Speaking passionately when the subject of Windsor Park arises, Carl says: “I have to win this fight first, but if I beat Nonito Donaire, Windsor Park is on, I have been guaranteed that.”
The community-spirited family-man, who is married to beautiful wife Christine from Poleglass in west Belfast, with whom he shares two children, Carla and Rossa, emphasises: “It would mean absolutely everything to me to fight at Windsor Park.
“I genuinely believe there is not a man in the world in the featherweight division who could beat me if I fought there. I am a proud person, I am proud of where I come from, I am proud of what the national football team are doing at the minute, I am proud of the atmosphere Windsor creates at any sporting event. I would be so proud to walk out of Windsor Park into a ring in the centre circle. I don’t think Goliath could beat me there.”
Given the huge vocal support Frampton would be ensured at Windsor, will it be difficult to find a competitor brave enough to take him on there, I ask.
“I don’t think it would be that hard,” Carl responds, and suddenly a new side of him is evident, one of decisive business acumen. “Us boxers are brave, I think people would jump at the chance. It is a professional sport, it’s a money making business. Potentially the stadium holds over 19,000, plus, maybe another 5,000 on the pitch, plus sponsorship revenue and money from BT Sport. I think we could bring the top names in the featherweight division to Belfast.
“The atmosphere that can be created in the SSE Arena is incredible, with nine thousand people - so I can’t really imagine what almost 25,000 people at Windsor Park would sound like - it would be insane.
“We’re talking small margins in boxing, and one or two per cent here or there could be the difference between losing a fight. It would be one of the highlights of my career, I’ve always said the home support definitely adds something to my game.”
The Northern Ireland Council for Integrated Education (NICIE) also announced recently that ‘The Jackal’ has become a NICIE patron and will publicly offer his support for Integrated Education.
The former world champion has long championed the benefits of integrated education and cross community events, and is renowned for his ability to unite fans across the country regardless of their religion. The announcement sees Carl join an impressive list of celebrity patrons of Integrated Education, which includes Liam Neeson and Sir Kenneth Branagh.

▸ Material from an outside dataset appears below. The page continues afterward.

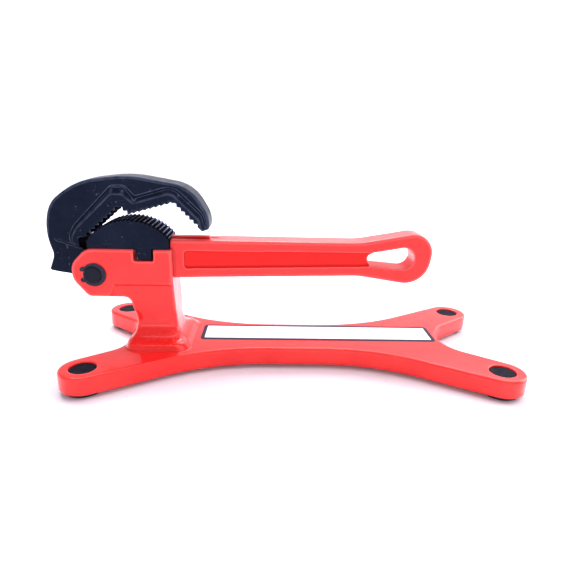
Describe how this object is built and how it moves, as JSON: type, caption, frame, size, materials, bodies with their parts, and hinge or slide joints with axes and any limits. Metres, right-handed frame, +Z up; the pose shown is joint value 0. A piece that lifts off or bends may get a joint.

The humble Belfast native strongly believes Northern Ireland needs to stop seperating children based on religion from an early age. “I grew up in a pretty much 100 per cent loyalist community in Tigers Bay, I went to school with other Protestant kids in the class with no Catholics, then I went to High School, which was a Protestant school also,” he says.
“It’s well documented that boxing is a great cross-community sport. I was mixing with Catholics for a long time, since I was a kid, and other people my age weren’t getting the opportunity to do that. They were at the same school as me, and up until they were 16 years old they didn’t really get to mix with the other religion and are kind of brainwashed into thinking there is something different about them. I was lucky through boxing that it allowed me to stay away from that sort of mindset.
“I would encourage others to get more involved in cross-community sports and events. I think everything should be cross-community, I don’t think it should be seen as ‘one side’ or the other. For example, you look at boxing and people just see it as a cross-community sport. But sadly in Northern Ireland, the GAA is seen as a mainly Catholic organisation, and rugby is also seen as being predominantly played by Protestants.
“But at the end of the day, sport is sport. I think everyone should have a go and be able to play whatever they want.”
Carl added that those in government should lead by example. “I think politicians need to show more respect for one another and it needs to happen in equal amounts from both sides. We’ve got a situation where people are either blue or green, and I think it is seriously a major respect issue. There is disrespect on both sides and by politicians on either side. You should respect other people’s beliefs, whether you are from a Catholic background or a Protestant one, it is very simple.
“I do not think there is any real clever way to look at it - and I don’t want to sound like I’m trying to be Gandhi”, laughs Carl with his trademark sense of humour.
“But if people just treated one another how they like to be treated themselves, then society would be a lot better for it.”